_To do_
Below are records; reproduce exactly the lines from the one that has "for number in" through the one that has "if empty is", ends included, and nothing more.

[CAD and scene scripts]
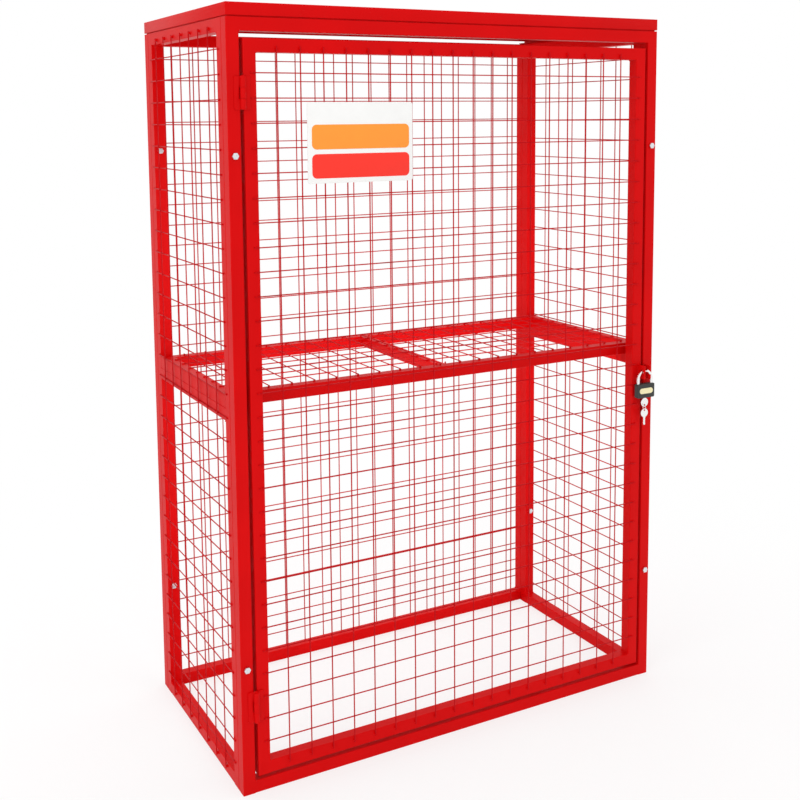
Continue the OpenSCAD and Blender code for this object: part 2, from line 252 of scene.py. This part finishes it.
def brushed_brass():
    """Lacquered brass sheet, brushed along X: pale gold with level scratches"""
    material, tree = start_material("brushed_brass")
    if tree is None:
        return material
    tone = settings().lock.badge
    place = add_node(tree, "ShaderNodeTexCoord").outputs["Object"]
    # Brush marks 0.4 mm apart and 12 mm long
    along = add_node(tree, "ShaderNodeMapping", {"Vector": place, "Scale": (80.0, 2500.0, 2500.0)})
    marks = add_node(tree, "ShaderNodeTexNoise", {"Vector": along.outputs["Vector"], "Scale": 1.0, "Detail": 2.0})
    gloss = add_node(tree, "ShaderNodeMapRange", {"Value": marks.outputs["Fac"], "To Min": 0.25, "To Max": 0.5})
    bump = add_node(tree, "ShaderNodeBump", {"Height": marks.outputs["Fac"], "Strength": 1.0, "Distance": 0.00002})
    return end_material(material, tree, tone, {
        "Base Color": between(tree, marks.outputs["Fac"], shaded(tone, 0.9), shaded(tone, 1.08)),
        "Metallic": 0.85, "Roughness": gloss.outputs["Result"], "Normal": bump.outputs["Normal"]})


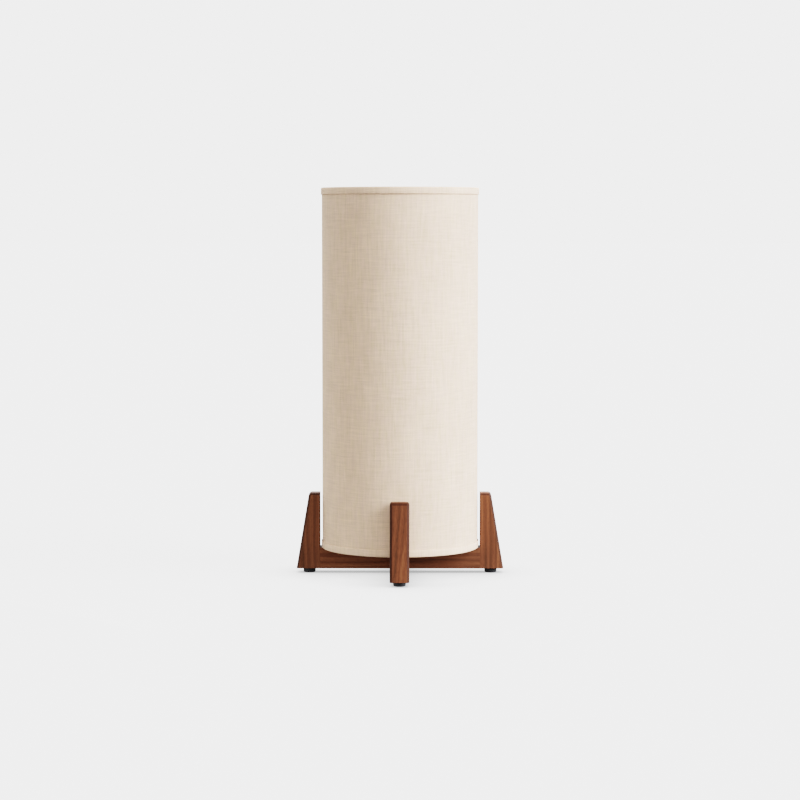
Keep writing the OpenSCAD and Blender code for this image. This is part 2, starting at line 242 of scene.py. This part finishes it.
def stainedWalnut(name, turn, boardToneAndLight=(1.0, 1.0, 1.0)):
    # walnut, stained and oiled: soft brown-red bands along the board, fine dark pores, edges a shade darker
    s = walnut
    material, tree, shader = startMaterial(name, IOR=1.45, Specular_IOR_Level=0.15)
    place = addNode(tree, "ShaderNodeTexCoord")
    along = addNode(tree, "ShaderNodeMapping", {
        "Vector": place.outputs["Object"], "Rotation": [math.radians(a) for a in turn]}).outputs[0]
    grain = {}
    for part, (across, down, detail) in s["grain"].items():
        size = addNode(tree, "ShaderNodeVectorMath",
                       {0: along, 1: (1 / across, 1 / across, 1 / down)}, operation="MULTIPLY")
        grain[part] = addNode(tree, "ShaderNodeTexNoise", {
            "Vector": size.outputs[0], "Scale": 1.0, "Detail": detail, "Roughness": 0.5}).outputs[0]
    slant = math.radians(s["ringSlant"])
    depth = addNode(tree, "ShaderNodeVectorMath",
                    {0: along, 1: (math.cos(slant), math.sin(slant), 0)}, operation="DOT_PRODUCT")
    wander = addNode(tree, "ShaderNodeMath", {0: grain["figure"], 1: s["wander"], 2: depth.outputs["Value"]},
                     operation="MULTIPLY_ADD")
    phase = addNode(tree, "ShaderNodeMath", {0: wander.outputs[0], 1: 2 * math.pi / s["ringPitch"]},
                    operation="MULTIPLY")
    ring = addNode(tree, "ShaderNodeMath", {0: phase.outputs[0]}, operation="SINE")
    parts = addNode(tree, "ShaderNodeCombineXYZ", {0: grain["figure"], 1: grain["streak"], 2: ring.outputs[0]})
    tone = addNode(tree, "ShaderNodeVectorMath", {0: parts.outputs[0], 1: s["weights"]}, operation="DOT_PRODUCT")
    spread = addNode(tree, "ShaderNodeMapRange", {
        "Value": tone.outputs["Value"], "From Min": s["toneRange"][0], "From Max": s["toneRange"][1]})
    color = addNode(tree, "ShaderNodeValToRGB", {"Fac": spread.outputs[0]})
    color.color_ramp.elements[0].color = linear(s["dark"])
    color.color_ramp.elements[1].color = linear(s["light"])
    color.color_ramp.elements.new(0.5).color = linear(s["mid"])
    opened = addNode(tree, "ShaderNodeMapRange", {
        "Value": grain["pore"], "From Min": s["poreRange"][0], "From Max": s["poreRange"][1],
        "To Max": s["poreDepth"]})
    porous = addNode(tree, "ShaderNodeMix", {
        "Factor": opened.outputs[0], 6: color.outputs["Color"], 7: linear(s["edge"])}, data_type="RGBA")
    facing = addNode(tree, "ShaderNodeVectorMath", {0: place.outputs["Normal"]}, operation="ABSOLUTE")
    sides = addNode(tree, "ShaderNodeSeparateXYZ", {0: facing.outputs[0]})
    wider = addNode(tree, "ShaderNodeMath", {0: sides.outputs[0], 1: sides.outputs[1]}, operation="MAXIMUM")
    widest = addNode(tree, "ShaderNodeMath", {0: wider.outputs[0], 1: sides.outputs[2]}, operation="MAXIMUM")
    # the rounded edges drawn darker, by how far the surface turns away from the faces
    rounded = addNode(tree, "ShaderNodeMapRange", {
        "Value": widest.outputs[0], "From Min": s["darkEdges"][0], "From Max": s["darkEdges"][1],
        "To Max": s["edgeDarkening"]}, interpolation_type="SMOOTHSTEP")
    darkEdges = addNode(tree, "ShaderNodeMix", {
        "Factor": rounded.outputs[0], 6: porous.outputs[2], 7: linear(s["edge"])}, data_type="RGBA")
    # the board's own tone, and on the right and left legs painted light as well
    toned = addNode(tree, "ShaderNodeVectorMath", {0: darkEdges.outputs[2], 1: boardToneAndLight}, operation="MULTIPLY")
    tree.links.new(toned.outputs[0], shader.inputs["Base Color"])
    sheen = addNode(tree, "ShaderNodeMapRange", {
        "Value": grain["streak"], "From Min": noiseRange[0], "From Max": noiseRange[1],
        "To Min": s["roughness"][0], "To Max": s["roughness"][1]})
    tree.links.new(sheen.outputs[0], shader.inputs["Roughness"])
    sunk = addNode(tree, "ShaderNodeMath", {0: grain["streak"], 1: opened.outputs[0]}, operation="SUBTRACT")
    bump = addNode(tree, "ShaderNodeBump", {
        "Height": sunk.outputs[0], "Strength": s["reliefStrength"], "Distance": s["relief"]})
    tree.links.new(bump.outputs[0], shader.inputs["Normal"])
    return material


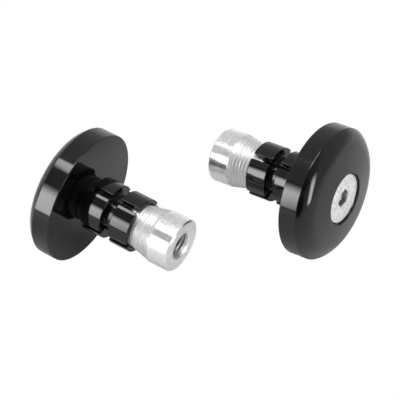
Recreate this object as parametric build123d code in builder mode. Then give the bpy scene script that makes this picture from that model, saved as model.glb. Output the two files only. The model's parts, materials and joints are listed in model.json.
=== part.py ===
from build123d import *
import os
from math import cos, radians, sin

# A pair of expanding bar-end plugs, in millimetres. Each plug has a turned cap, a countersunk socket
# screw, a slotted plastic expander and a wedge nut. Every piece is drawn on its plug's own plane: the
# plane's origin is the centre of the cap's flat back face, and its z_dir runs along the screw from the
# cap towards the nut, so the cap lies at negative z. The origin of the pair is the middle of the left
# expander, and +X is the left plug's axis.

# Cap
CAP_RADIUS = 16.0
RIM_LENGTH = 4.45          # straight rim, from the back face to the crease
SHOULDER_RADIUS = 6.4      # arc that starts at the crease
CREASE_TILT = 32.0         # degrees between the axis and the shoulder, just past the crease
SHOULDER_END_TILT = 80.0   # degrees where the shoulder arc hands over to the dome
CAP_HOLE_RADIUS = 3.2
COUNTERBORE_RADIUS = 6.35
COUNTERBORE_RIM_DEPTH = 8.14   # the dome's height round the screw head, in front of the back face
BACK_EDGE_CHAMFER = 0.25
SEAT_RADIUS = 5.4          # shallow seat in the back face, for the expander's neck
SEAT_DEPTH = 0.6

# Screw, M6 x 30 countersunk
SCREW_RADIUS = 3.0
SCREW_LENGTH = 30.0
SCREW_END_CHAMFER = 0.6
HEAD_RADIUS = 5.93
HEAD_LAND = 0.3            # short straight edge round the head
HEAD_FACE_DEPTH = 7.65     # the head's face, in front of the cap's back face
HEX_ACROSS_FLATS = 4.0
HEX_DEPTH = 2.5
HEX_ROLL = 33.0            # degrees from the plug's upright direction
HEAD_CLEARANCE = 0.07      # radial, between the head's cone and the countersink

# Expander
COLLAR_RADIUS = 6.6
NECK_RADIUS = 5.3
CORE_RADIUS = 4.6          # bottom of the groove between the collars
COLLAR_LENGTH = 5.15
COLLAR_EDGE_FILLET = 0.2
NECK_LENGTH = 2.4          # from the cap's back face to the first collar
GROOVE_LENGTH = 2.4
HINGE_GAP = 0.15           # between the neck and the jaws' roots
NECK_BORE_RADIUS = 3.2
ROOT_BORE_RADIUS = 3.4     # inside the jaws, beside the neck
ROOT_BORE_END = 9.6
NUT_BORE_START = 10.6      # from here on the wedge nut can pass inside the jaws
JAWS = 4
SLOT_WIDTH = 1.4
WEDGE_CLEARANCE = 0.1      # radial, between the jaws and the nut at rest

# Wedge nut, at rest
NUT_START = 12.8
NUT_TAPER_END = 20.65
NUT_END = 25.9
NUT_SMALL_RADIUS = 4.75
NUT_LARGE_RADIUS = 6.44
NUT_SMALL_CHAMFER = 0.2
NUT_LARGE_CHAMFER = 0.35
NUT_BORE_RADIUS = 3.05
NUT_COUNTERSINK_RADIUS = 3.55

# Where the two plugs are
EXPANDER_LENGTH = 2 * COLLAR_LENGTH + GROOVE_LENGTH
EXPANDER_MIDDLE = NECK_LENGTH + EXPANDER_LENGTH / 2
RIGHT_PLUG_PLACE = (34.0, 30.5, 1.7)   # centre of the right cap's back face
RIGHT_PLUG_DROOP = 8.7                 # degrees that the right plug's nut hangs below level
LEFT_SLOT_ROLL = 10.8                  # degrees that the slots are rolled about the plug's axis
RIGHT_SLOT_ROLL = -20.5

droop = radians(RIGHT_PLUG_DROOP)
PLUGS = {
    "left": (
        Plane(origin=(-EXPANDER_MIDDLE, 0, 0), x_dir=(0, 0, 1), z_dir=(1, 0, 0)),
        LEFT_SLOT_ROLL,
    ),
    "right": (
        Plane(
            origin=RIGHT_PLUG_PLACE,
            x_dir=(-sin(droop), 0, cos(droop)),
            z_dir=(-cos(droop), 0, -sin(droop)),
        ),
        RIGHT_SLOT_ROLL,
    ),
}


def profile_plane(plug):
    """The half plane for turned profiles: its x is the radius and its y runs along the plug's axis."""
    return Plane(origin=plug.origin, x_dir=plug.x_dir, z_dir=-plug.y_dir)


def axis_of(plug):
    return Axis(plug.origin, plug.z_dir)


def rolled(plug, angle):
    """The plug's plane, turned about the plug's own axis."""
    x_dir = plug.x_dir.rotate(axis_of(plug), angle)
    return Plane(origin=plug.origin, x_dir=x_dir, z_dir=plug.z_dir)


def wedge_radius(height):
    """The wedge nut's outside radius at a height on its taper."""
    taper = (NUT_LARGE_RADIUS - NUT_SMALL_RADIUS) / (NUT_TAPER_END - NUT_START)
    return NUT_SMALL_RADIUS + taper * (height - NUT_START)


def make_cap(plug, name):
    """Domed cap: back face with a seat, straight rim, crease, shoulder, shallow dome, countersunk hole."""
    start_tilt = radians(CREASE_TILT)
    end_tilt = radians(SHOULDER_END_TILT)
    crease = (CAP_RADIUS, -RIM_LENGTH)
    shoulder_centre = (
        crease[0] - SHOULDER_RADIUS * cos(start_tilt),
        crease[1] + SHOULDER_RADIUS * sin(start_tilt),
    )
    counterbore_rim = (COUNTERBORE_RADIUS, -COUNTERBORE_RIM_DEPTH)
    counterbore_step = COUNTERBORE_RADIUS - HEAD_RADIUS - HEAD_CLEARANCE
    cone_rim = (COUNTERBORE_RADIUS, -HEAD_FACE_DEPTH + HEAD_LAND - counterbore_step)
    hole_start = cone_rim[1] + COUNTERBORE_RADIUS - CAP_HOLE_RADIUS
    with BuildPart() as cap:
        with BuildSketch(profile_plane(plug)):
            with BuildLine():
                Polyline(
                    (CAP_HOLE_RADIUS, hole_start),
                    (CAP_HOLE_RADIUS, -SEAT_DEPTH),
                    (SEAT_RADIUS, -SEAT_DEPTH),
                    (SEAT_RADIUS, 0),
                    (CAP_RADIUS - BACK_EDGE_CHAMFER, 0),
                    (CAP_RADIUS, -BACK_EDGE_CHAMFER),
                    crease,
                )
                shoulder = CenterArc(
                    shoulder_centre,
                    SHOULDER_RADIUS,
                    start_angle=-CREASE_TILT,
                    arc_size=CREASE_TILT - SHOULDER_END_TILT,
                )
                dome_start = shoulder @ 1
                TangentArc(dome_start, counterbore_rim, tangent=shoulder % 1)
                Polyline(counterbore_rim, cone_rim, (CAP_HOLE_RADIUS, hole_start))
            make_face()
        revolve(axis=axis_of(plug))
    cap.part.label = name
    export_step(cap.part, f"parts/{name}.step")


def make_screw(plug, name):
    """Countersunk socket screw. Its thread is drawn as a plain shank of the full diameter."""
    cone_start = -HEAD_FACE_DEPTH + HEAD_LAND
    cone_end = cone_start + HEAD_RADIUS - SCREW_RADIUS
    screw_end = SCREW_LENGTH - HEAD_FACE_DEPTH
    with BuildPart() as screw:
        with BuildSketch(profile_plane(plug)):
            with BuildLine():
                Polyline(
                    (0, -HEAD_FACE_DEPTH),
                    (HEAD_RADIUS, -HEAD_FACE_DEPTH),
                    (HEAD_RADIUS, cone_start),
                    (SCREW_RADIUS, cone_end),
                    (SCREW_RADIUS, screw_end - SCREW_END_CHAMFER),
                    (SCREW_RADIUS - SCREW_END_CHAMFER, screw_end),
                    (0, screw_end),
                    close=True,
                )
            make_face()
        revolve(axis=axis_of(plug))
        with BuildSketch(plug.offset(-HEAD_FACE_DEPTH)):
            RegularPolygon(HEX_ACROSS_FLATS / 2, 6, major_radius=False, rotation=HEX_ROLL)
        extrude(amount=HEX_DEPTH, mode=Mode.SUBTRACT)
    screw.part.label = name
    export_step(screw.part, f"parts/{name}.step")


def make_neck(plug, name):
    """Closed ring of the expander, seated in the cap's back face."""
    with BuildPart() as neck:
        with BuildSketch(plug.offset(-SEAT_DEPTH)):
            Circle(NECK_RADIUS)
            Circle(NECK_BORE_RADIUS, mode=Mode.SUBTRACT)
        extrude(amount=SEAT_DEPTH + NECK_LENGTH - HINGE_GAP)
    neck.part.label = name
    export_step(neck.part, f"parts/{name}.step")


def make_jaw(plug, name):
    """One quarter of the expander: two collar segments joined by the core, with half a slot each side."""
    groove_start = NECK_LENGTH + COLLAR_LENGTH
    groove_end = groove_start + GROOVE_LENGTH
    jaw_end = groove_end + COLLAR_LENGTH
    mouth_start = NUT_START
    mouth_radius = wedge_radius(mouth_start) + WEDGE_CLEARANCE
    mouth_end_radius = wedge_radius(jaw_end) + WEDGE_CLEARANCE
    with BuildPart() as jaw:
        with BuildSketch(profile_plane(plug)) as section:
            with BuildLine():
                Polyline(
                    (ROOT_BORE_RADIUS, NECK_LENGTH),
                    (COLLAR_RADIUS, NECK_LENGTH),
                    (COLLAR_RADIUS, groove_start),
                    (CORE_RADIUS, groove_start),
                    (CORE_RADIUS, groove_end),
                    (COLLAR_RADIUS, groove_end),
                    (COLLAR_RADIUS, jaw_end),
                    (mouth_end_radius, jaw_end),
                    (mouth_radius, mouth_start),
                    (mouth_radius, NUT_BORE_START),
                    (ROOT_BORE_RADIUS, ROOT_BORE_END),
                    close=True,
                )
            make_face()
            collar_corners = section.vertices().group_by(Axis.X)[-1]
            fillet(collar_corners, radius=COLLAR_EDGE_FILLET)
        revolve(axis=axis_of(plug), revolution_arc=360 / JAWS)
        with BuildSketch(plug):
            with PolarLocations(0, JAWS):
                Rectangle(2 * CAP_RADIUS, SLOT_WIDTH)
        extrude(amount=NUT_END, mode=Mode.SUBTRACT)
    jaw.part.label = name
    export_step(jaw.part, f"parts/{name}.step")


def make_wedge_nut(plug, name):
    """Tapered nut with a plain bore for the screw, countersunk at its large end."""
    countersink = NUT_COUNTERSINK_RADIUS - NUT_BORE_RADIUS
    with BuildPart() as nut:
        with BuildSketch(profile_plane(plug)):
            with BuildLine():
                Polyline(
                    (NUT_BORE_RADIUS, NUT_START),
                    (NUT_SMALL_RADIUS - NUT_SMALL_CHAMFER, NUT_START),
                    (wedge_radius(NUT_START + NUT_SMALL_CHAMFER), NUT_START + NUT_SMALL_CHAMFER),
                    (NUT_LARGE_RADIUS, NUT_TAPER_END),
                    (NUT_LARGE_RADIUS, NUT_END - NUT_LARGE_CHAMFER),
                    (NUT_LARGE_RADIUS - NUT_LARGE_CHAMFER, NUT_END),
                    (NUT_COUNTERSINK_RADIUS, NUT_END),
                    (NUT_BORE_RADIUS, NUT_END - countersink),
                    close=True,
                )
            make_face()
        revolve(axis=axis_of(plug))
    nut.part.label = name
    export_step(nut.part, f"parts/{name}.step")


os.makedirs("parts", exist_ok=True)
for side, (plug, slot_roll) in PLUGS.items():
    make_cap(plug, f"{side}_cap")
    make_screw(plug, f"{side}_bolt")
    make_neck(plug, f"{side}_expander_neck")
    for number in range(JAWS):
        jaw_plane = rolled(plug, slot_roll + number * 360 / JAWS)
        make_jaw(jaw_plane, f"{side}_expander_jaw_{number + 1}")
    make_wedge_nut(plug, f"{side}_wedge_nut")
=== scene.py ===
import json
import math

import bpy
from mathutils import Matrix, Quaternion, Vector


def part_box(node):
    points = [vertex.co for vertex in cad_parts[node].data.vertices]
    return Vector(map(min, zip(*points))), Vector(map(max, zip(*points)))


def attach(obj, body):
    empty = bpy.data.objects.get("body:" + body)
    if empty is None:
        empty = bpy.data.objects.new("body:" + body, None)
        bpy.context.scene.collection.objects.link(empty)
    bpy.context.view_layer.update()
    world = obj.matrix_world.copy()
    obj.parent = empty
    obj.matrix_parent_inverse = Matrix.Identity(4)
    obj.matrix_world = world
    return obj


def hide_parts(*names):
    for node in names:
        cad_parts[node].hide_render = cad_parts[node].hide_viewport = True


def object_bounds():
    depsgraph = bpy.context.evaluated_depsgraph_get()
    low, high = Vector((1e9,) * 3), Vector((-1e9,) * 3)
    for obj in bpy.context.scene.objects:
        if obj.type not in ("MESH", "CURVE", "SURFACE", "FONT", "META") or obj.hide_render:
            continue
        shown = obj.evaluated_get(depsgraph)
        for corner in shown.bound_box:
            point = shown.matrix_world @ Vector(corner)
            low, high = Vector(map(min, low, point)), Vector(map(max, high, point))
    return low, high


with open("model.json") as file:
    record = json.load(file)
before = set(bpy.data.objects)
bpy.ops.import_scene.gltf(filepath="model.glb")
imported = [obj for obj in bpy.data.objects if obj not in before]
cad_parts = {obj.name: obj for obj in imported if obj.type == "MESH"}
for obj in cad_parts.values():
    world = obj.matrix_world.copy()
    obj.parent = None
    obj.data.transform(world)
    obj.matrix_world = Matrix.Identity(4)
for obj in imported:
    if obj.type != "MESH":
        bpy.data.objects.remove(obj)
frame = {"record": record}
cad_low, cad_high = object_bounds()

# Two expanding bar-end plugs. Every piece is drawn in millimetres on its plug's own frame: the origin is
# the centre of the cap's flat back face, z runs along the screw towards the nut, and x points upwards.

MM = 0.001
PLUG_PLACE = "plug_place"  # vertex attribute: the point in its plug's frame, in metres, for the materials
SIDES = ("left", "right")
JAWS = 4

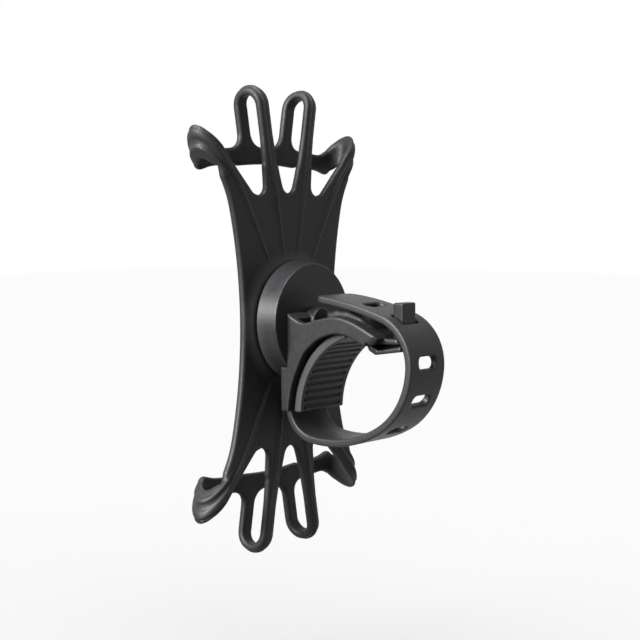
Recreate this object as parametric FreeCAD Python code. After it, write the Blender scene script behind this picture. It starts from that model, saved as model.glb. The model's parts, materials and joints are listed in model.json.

_Result of the exercise_
    for number in range(JAWS):
        jaw_plane = rolled(plug, slot_roll + number * 360 / JAWS)
        make_jaw(jaw_plane, f"{side}_expander_jaw_{number + 1}")
    make_wedge_nut(plug, f"{side}_wedge_nut")
=== scene.py ===
import json
import math

import bpy
from mathutils import Matrix, Quaternion, Vector


def part_box(node):
    points = [vertex.co for vertex in cad_parts[node].data.vertices]
    return Vector(map(min, zip(*points))), Vector(map(max, zip(*points)))


def attach(obj, body):
    empty = bpy.data.objects.get("body:" + body)
    if empty is None:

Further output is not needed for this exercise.